The other residents did not find all this physical chemistry as fascinating as I did, and attention was beginning to flag. Ellen, who normally talks a blue streak, was abnormally silent, eyes closed, with her head drooping. David, sitting next to the rebbe, was lost in a daydream, as usual. Howard was beginning to mumble to the Mickey Mouse pin he wore on his lapel. My son Aaron, hungry and distressed that dinner had been delayed, was giving our visitor the Evil Eye. But the rebbe, oblivious of his audience, flew on.

Why is there this tremendous difference between khometz and matzo, he asked rhetorically. (He was not, it appears, thinking in terms of Raoult's Law.) Well, khometz, as a bakery form, is RICHER. It is finer, more affluent, more self-indulgent. One could almost say that it has an ARROGANT character, as baked goods go. But matzo, ahhh...matzo: there we have a simple, unassuming character. It doesn't call attention to itself. Unlike snooty khometz, matzo just sits there, mild, plain, and flat, wishing only to be of help. Matzo stands for simplicity, and also, don't you see, for purity. One can even see the distinction between them in the first letters of each baked good's name. Khometz begins with the letter KHET while matzo begins with the MEM. The rebbe helpfully drew the Hebrew letters on two napkins and held them up for us all to inspect. The KHET, he pointed out, is like an upside-down box, closed at the top. There is no way out. But the MEM is different, it is not completely closed. It has a little opening at the top, and this, he confided to us, could be viewed as like an opening to heaven. The rebbe paused, beaming, to contemplate the virtues both of matzo and of its first letter.

By this time, I noticed that Ellen's head now lay directly on her plate, in perfect repose. Howard, on the other hand, was wide awake, and deep in conversation with Mickey Mouse. Aaron, who takes proper meal-times very seriously, was handling a roll and drawing his arm back, with the evident intention of hurling the roll at the rebbe. But now the rebbe at last noticed that the congregants were not exactly bewitched by the significance of matzo's first letter, and brought his monologue to an abrupt end. He thanked us all for our attention, shook hands briskly with David (to the latter's astonishment), and headed for the door.
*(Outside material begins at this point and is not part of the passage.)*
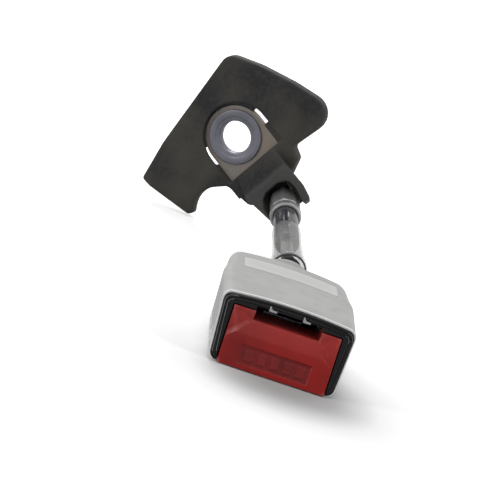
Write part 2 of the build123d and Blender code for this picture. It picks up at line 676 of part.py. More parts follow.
with BuildPart() as latch:
    arm_range = (LATCH_PIVOT_Z - LATCH_PLATE / 2, LATCH_PIVOT_Z + LATCH_PLATE / 2)
    cross_rod(LATCH_HUB_RADIUS, (-LATCH_HUB_WIDTH / 2, LATCH_HUB_WIDTH / 2), LATCH_PIVOT_Y, LATCH_PIVOT_Z)
    block((-LATCH_WIDTH / 2, LATCH_WIDTH / 2), (PAWL_FRONT, LATCH_PIVOT_Y), arm_range)
    pawl_width = (-LATCH_WIDTH / 2, LATCH_WIDTH / 2)
    block(pawl_width, (PAWL_FRONT, PAWL_FRONT + PAWL_LENGTH), (arm_range[0], PAWL_TOP))
    fillet(latch.edges().filter_by(Axis.X).group_by(Axis.Z)[-1], LOCK_THICKNESS / 4)
    cross_rod(LATCH_PIN_RADIUS + RUNNING_GAP, (-WIDE, WIDE), LATCH_PIVOT_Y, LATCH_PIVOT_Z, Mode.SUBTRACT)

lock_half = LOCK_WIDTH / 2
with BuildPart() as lock_slider:
    block(
        (-lock_half, lock_half),
        (LOCK_FRONT, LOCK_FRONT + LOCK_BRIDGE),
        (LOCK_BASE, LOCK_PIN_HEIGHT + LOCK_PIN_RADIUS + LOCK_CROWN),
    )
    leg_width = (lock_half - LOCK_LEG_WIDTH, lock_half)
    mirrored_blocks(leg_width, (LOCK_FRONT, LOCK_LEG_END), (LOCK_BASE, LOCK_BASE + LOCK_THICKNESS))
    cross_rod(LOCK_PIN_RADIUS, (-WIDE, WIDE), LOCK_PIN_Y, LOCK_PIN_HEIGHT, Mode.SUBTRACT)

with BuildPart() as lock_pin:
    cross_rod(LOCK_PIN_RADIUS, (-BUTTON_RIB_OUTER, BUTTON_RIB_OUTER), LOCK_PIN_Y, LOCK_PIN_HEIGHT)
    chamfer(lock_pin.edges().filter_by(GeomType.CIRCLE), LOCK_PIN_RADIUS / 4)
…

Just before leaving, he looked meaningfully back at the table, and wished us a happy and kosher passover. The rebbe's expression implied that he did not entirely trust us on the kosher part. The door had scarcely closed behind him when Aaron launched himself into the kitchen to get the grilled cheese sandwiches. I had just time to mutter a quick blessing over the lemonade, and am still uncertain whether Snapple is properly described as pri ha'gofen (fruit of the vine). I must take it up with the rebbe on his next visit. We will need a lot of time to clear up a point of midrash halakha as thorny as this, but something tells me the rebbe will be willing.

A few weeks later, I presided over the seder at Chelm West, as I have done for the last few years. We follow the traditional ceremony, with variations that could be described as deconstructionist rather than reconstructionist. For example, we use lemonade or grape juice rather than wine for the four ceremonial cups. If we were to drink wine, then by the fourth cup there would be no need to ask the ceremonial question "Why on this night do we recline, whereas on other nights we try to sit up, more or less?" We replace the Paschal Lamb shank by a Paschal Chicken drumstick, and put delicious Greek skordalia on our matzos. Aaron, concerned as always to get on to the food, invariably interrupts my sonorous reading of the ten plagues with a description of the dinner menu. Our seders at Chelm West are a little anarchic, full of good spirit, and I find them both exhilarating and deeply affecting. They make me think again about the legend of the origin of Chelm.

The legend does not go into the consequences of the angel's accident, but I have worked out what they must have been. So many of the simple souls fell out of the bag over Chelm that too few were left to distribute in the right proportion elsewhere. And so, as the angel flew over the rest of the world and populated it with souls, he could not provide the necessary minimum of simple souls for any other single location.

This is the origin of all our misfortunes. God watches only over the simple, and it is only for their sake that He occasionally makes some small adjustment to allow the world to continue. But because of the accident over Chelm, the great places of the world, the glittering capitals like St. Petersburg, Vienna, and Paris, have too few simple souls. And so from these places, God has averted His gaze.